Improving air quality is a critical goal of most efforts to move advanced technology into the light-duty fleet. For example, California considers its zero emission vehicle (ZEV) requirements critical to its effort to achieve acceptable air quality.
Similarly, reductions in vehicle emissions are one of the key Partnership for a New Generation of Vehicles goals; the administration’s original name for the partnership was the Clean Car Initiative. Vehicular emissions are an important source of an ongoing air quality problem-continuing widespread noncompliance with ambient health standards for ozone, primarily in urban areas.
Effective role of Air
Currently, about 50 million 1 people live in counties that exceed the National Ambient Air Quality Standard for ozone. At high concentrations, ozone damages lung tissue, reduces lung function, and sensitizes the lung to other irritants; it also damages crops and natural vegetation.

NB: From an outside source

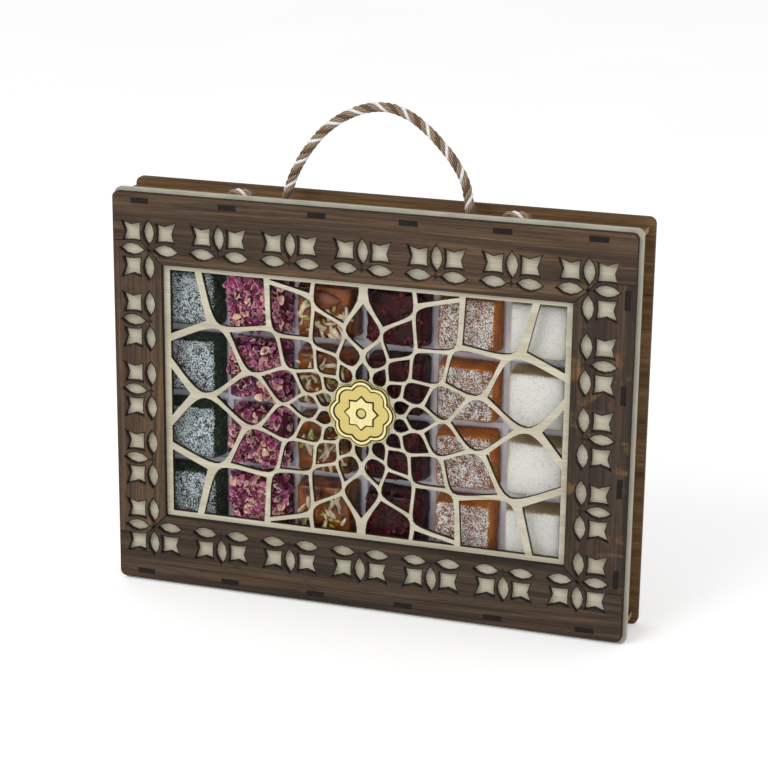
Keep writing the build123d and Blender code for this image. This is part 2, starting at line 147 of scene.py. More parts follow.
class Paint:
    """A material and short calls that add nodes to it."""

    def __init__(self, name, roughness=0.6, **settings):
        self.material = bpy.data.materials.new(name)
        self.material.use_nodes = True
        self.tree = self.material.node_tree
        self.shader = self.tree.nodes["Principled BSDF"]
        self.set(Roughness=roughness, **settings)
        self.place = self.add("TexCoord").outputs["Object"]

    def set(self, **settings):
        for name, value in settings.items():
            self.plug(self.shader.inputs[name.replace("_", " ")], value)

    def plug(self, socket, value):
        """Gives a socket another node's output, or a plain value."""
        if isinstance(value, bpy.types.NodeSocket):
            self.tree.links.new(value, socket)
        else:
            socket.default_value = value

    def add(self, kind, inputs=(), **settings):
        """A node with its settings, and its inputs by name or number."""
        made = self.tree.nodes.new("ShaderNode" + kind)
        for name, value in settings.items():
            setattr(made, name, value)
        for key, value in dict(inputs).items():
            self.plug(made.inputs[key], value)
        return made

    def math(self, operation, first, second=0.0):
        return self.add("Math", {0: first, 1: second}, operation=operation).outputs[0]

    def off_middle(self, value, strength):
        """A value from 0 to 1 as a shift either way, up to half the strength."""
        return self.math("MULTIPLY", self.math("SUBTRACT", value, 0.5), strength)

    def part(self, vector, axis):
        """One of the three numbers of a vector."""
        return self.add("SeparateXYZ", {0: vector}).outputs[axis]

    def noise(self, scale, detail=3.0, roughness=0.55, distortion=0.0, offset=(0, 0, 0)):
        """Noise whose grain is 1 / scale metres along each axis, or along all alike."""
        scale = scale if hasattr(scale, "__len__") else (scale,) * 3
        place = self.add("Mapping", {"Vector": self.place, "Scale": scale, "Location": offset})
        made = self.add("TexNoise", {"Vector": place.outputs[0], "Scale": 1.0, "Detail": detail,
                                     "Roughness": roughness, "Distortion": distortion})
        return made.outputs["Fac"]

    def ramp(self, factor, *stops):
        """A colour for each level of the factor."""
        made = self.add("ValToRGB", {"Fac": factor})
        elements = made.color_ramp.elements
        while len(elements) < len(stops):
            elements.new(0.5)
        for element, (level, colour) in zip(elements, stops):
            element.position = level
            element.color = colour if hasattr(colour, "__len__") else (colour,) * 3 + (1,)
        return made.outputs["Color"]

    def mix(self, factor, first, second, blend="MIX"):
        """Two colours mixed. The Mix node has its own sockets, by number, for colours."""
        made = self.add("Mix", data_type="RGBA", blend_type=blend)
        for socket, value in zip((made.inputs[0], made.inputs[6], made.inputs[7]),
                                 (factor, first, second)):
            self.plug(socket, value)
        return made.outputs[2]

    def normal(self, axis):
        """How far a surface faces along an axis, from 0 to 1 either way."""
        facing = self.add("NewGeometry").outputs["True Normal"]
        return self.math("ABSOLUTE", self.part(facing, axis))

    def turned_from(self, axis):
        """1 on the surfaces that don't face along an axis, such as a board's cut edges."""
        return self.math("LESS_THAN", self.normal(axis), 0.5)

    def bump(self, height, strength, distance):
        made = self.add("Bump", {"Height": height, "Strength": strength, "Distance": distance})
        self.plug(self.shader.inputs["Normal"], made.outputs[0])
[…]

Ozone is formed by the atmospheric reaction of nitrogen oxides (NOX) and volatile organic compounds (VOCs) in the presence of sunlight, and motor vehicles nationwide are responsible for about 32 percent of emissions of NOX and 26 percent of VOC.
2 Vehicles-especially diesel-powered vehicles-are also emitters of very small particulate that have been associated with severe adverse health impacts, including premature deaths. Further, NOX emissions, of which vehicles are the major source, also form particles in the atmosphere. Although sulfur emissions from power generation are the single greatest source of particulate, vehicle emissions of particulate and particulate precursors occur closer to affected populations.
Particulate emissions from heavy-duty diesels and gasoline vehicles will likely decline in the future, but the overall decline in small particulate concentrations may be slowed considerably, if diesel engines are used more widely in light-duty vehicles.